### Short exercise:
In the entries that follow, how many lines contain "picture"? Answer with the number only.

-- START Recorded information --

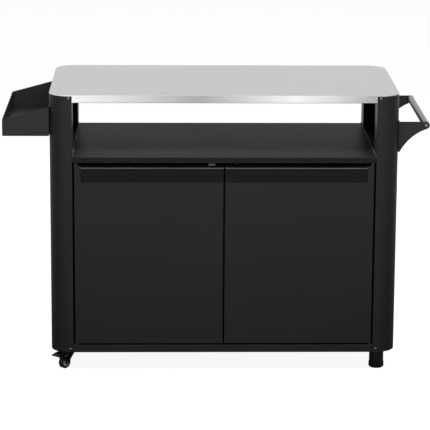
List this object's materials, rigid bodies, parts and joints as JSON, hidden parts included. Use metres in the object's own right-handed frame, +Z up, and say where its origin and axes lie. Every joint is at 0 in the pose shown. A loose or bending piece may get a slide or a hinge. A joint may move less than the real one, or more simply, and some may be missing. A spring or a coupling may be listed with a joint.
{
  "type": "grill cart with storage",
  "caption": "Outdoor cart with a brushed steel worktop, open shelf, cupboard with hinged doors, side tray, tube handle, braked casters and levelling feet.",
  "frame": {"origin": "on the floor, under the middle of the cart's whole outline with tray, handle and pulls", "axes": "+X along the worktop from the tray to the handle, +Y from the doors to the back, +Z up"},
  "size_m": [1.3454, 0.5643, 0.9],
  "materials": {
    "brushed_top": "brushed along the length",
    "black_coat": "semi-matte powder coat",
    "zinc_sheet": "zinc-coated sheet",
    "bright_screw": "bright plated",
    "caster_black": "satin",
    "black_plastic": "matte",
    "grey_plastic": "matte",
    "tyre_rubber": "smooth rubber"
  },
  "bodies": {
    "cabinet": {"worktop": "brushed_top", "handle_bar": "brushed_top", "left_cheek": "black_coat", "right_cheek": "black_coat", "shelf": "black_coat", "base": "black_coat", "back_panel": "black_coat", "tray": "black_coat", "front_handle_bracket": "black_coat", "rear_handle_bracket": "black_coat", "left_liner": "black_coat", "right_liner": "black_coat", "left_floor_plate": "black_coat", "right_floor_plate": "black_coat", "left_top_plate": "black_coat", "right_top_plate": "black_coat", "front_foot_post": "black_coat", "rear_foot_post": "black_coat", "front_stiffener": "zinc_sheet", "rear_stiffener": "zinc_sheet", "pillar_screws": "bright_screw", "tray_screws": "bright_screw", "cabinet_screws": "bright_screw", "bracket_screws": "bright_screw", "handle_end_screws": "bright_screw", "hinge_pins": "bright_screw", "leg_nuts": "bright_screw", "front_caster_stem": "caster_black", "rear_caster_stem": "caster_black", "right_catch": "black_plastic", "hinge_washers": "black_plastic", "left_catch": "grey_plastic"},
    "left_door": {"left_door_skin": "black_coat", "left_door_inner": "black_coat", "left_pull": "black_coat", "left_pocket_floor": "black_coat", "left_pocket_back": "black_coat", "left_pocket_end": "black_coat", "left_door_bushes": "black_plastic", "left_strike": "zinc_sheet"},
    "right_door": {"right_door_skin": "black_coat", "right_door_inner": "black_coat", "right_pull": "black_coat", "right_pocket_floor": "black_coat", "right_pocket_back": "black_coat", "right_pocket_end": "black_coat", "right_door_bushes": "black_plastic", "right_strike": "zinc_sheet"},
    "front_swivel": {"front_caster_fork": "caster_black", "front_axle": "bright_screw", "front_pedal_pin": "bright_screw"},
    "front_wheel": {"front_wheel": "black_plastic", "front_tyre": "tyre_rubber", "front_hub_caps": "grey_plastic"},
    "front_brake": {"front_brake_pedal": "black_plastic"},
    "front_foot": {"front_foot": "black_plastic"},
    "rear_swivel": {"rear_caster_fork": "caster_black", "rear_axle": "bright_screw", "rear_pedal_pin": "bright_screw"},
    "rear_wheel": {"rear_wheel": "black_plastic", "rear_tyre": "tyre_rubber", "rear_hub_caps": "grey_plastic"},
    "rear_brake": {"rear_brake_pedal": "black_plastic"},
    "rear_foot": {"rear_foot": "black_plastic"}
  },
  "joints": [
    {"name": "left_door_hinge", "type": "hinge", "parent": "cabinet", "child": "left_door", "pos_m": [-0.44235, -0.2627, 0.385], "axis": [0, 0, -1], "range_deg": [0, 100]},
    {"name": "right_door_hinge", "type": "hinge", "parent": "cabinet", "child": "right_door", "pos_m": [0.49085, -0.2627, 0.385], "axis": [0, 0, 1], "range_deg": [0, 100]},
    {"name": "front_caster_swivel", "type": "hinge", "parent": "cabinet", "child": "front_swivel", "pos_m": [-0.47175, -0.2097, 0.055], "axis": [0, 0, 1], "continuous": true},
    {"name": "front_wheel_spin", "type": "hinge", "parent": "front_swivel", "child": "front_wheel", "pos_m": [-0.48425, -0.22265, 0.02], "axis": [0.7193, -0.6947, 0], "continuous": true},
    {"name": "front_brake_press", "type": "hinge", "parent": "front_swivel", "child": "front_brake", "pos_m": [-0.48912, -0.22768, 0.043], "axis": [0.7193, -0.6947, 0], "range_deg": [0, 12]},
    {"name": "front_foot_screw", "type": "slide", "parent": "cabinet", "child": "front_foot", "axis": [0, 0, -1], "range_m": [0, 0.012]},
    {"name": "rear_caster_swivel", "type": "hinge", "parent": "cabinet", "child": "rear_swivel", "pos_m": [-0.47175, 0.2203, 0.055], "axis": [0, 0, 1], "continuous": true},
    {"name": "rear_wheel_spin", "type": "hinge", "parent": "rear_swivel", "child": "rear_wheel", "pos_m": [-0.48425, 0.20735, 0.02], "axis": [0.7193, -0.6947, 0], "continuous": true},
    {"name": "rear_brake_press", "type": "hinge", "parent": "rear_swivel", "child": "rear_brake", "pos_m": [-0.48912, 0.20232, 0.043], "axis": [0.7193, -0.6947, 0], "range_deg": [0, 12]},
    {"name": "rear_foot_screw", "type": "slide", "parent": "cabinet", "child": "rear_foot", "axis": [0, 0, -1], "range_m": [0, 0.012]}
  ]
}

-- END Recorded information --
-- START Recorded information --

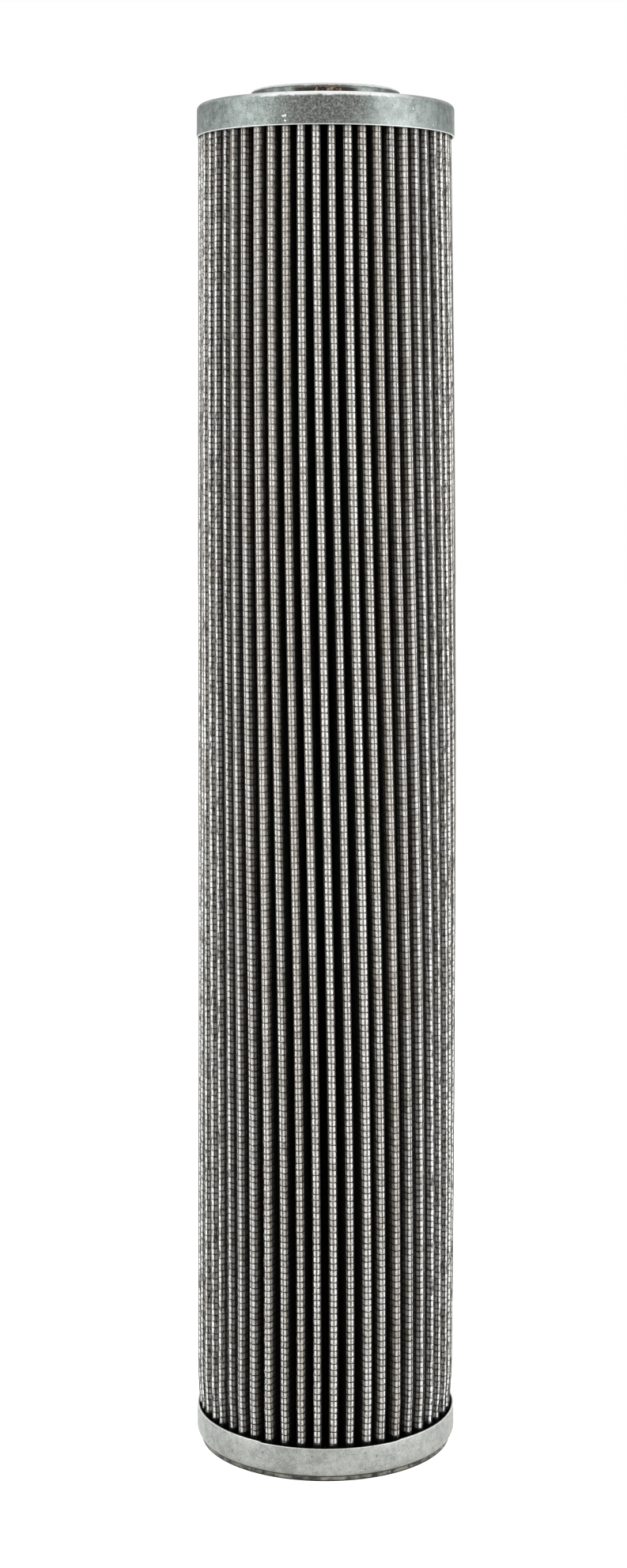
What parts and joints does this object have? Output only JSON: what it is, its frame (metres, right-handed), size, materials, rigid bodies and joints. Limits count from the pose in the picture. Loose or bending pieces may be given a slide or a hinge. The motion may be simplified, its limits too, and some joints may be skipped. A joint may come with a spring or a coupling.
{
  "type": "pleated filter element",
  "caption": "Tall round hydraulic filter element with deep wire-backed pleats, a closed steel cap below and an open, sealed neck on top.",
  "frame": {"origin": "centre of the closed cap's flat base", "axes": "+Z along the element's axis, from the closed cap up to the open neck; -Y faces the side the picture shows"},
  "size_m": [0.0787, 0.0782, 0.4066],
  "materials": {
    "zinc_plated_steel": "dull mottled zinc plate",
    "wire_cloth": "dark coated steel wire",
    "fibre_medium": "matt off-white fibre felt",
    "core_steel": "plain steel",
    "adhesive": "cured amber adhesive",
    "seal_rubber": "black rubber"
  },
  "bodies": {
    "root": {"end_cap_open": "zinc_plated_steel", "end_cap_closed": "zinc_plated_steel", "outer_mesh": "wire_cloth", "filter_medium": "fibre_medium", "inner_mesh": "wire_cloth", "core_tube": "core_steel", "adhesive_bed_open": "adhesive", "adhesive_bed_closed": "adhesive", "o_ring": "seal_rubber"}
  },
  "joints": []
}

-- END Recorded information --
-- START Recorded information --

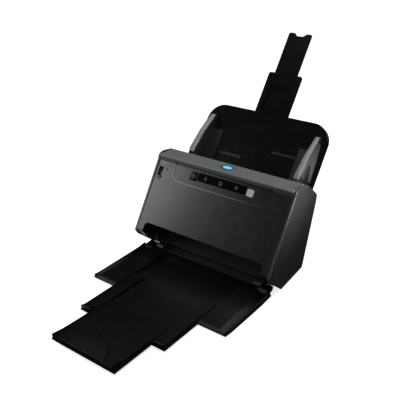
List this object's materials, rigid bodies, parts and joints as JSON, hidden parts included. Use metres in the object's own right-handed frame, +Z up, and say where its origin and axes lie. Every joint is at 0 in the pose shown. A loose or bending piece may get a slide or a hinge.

-- END Recorded information --

### Exercise output:
2